After the fire moved past our home but we were all still evacuated, we decided to spend some time with my family. We traveled to visit my mom– who was also evacuated and staying in Marin–with my brother and his family.  We, of course, rode mountain bikes there and then at Northstar in Tahoe. We had our cat and dog in the travel van with us. I think they thought it was an adventure.

It seems like within just a few days Sierra Unified, where I teach, was already working to locate every family and ensure their safety.  It was the incredible work of the entire #Mountain Strong community, but I know personally that Alan Harris, Sean Osterberg and Melissa Rodriguez did what was still seemingly impossible.  They (the district) got hot spots, chromebooks, internet, and/or places to stay for every kid in our district.  EIGHTY percent of the student population was evacuated yet we were back to online learning within days.  

One of the bright spots in a very sad story has to be about my best friend Allyson Brooks and her family.  I grew up in the house next door to her in Alder Springs. Alder Springs didn’t make it out of the fire this time.  She lost so much: her home, her parent’s home and her father’s architectural office.  Just a year before, her father, Bob Brooks, the locally-famous architect and internationally-renowned cyclist had passed away.  The memories of her dad were embedded in that Alder Springs property.  The thoughts of rebuilding in Alder Springs were hopelessly gone. Then one of the first houses her father designed that was built up here came on the market and they bought it.  I can’t explain how fortunate and grateful she and her family are to live in that house now and to have that memory of her dad.

After the fire, I think that deciding whether or not to rebuild has been a tough choice for people.   The McDonald’s are making progress towards rebuilding Shaver Ranch.  Steve has helped a number of friends with installing power poles, digging foundations, and helping in the construction of homes for those who are rebuilding.  Some people are already celebrating moving into their newly built homes. Others here have chosen not to rebuild– I can understand those decisions too.

There is a difficult-to-describe emotion one feels, when there is no rationalizing why some homes burned and others didn’t.  I can’t give a precise account of the feeling I feel about why our house is here.  I’d gladly exchange my little house for someone else’s to have survived.  Someone called it “survivor’s remorse,”  I guess that comes kind of close.    

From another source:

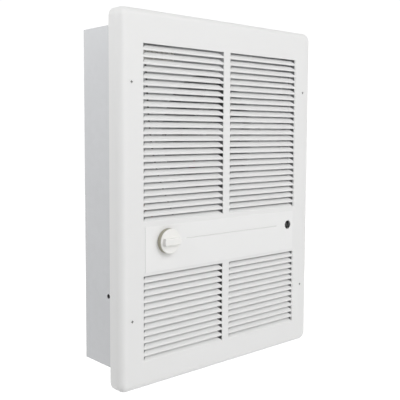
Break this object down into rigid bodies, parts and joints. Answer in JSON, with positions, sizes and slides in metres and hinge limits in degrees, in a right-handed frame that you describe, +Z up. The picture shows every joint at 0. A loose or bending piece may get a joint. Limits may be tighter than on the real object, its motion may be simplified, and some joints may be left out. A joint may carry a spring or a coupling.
{
  "type": "recessed wall fan heater",
  "caption": "Recessed fan-forced wall heater: sheet-steel wall box, fan deck with motor and finned element, and a white louvred cover with knob and reset button.",
  "frame": {"origin": "on the face of the wall, at the middle of the cover and of the opening that the wall box fills", "axes": "+X to the right as seen from the room, +Y into the wall, +Z up"},
  "size_m": [0.417, 0.1519, 0.556],
  "materials": {
    "white_enamel": "smooth powder coat",
    "strip_white": "smooth semi-gloss paint",
    "galvanised_steel": "galvanised sheet",
    "zinc_plate": "bright zinc plate",
    "bare_steel": "ground",
    "lamination_steel": "stacked sheet, edges showing",
    "die_cast": "as cast",
    "fan_aluminium": "mill finish",
    "fin_steel": "matt",
    "sheath": "oxidised",
    "bronze": "sintered",
    "copper": "drawn",
    "winding": "taped winding",
    "white_ceramic": "unglazed",
    "bobbin_nylon": "moulded",
    "block_nylon": "moulded",
    "knob_plastic": "moulded, cream",
    "black_plastic": "moulded",
    "brown_phenolic": "moulded",
    "grey_plastic": "moulded",
    "green_screw": "green dyed zinc",
    "grommet_rubber": "matt",
    "wire_black": "insulation",
    "wire_white": "insulation",
    "wire_red": "insulation",
    "wire_blue": "insulation"
  },
  "bodies": {
    "housing": {"front_cover": "white_enamel", "control_strip": "strip_white", "cover_screws": "white_enamel", "wall_box_wrap": "galvanised_steel", "wall_box_top": "galvanised_steel", "wall_box_bottom": "galvanised_steel", "ground_screw": "green_screw", "deck_tabs": "galvanised_steel", "fan_deck": "galvanised_steel", "deck_screws": "zinc_plate", "deck_grommets": "grommet_rubber", "inlet_ring": "galvanised_steel", "ring_rivets": "die_cast", "motor_bracket": "galvanised_steel", "motor_bracket_screws": "zinc_plate", "motor_stack": "lamination_steel", "shading_rings": "copper", "coil_bobbin": "bobbin_nylon", "motor_coil": "winding", "motor_front_bracket": "die_cast", "motor_rear_bracket": "die_cast", "front_bearing": "bronze", "rear_bearing": "bronze", "motor_bolts": "zinc_plate", "motor_nuts": "zinc_plate", "element_tube": "sheath", "element_fins": "fin_steel", "element_left_plate": "galvanised_steel", "element_right_plate": "galvanised_steel", "element_seals": "white_ceramic", "element_pins": "bare_steel", "element_screws": "zinc_plate", "control_bracket": "galvanised_steel", "bracket_screws": "zinc_plate", "thermostat_body": "grey_plastic", "thermostat_nut": "zinc_plate", "thermostat_bulb": "copper", "thermostat_capillary": "copper", "bulb_clips": "zinc_plate", "reset_guide": "black_plastic", "reset_spring": "bare_steel", "limit_switch": "brown_phenolic", "fan_delay_switch": "brown_phenolic", "switch_screws": "zinc_plate", "terminal_block": "block_nylon", "terminal_screws": "zinc_plate", "black_wires": "wire_black", "white_wire": "wire_white", "red_wires": "wire_red", "motor_leads": "wire_blue"},
    "fan": {"rotor_core": "lamination_steel", "motor_shaft": "bare_steel", "fan_blade": "fan_aluminium", "fan_hub": "die_cast", "hub_screw": "lamination_steel"},
    "knob": {"thermostat_shaft": "bare_steel", "thermostat_knob": "knob_plastic"},
    "reset": {"reset_button": "black_plastic"}
  },
  "joints": [
    {"name": "fan_spin", "type": "hinge", "parent": "housing", "child": "fan", "pos_m": [0, 0.036, 0.0985], "axis": [0, 1, 0], "continuous": true},
    {"name": "knob_turn", "type": "hinge", "parent": "housing", "child": "knob", "pos_m": [-0.123, -0.03, -0.06025], "axis": [0, 1, 0], "range_deg": [-45, 225]},
    {"name": "reset_press", "type": "slide", "parent": "housing", "child": "reset", "axis": [0, 1, 0], "range_m": [0, 0.003], "stiffness_N_per_m": 400, "springref_m": -0.002}
  ]
}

With the creation of the Central Sierra Resiliency Fund, another bright spot has been this agency that is associated with the Museum of the Sierra in Shaver.  The Fund was created by and is led today by an incredible group of people.  With their help, 46,000 trees have been replanted on the mountain so far. This storyteller’s effort to remember our experiences is underway.   I’m so proud of their work.

Because of the Creek Fire the forest is forever changed.  So are we all.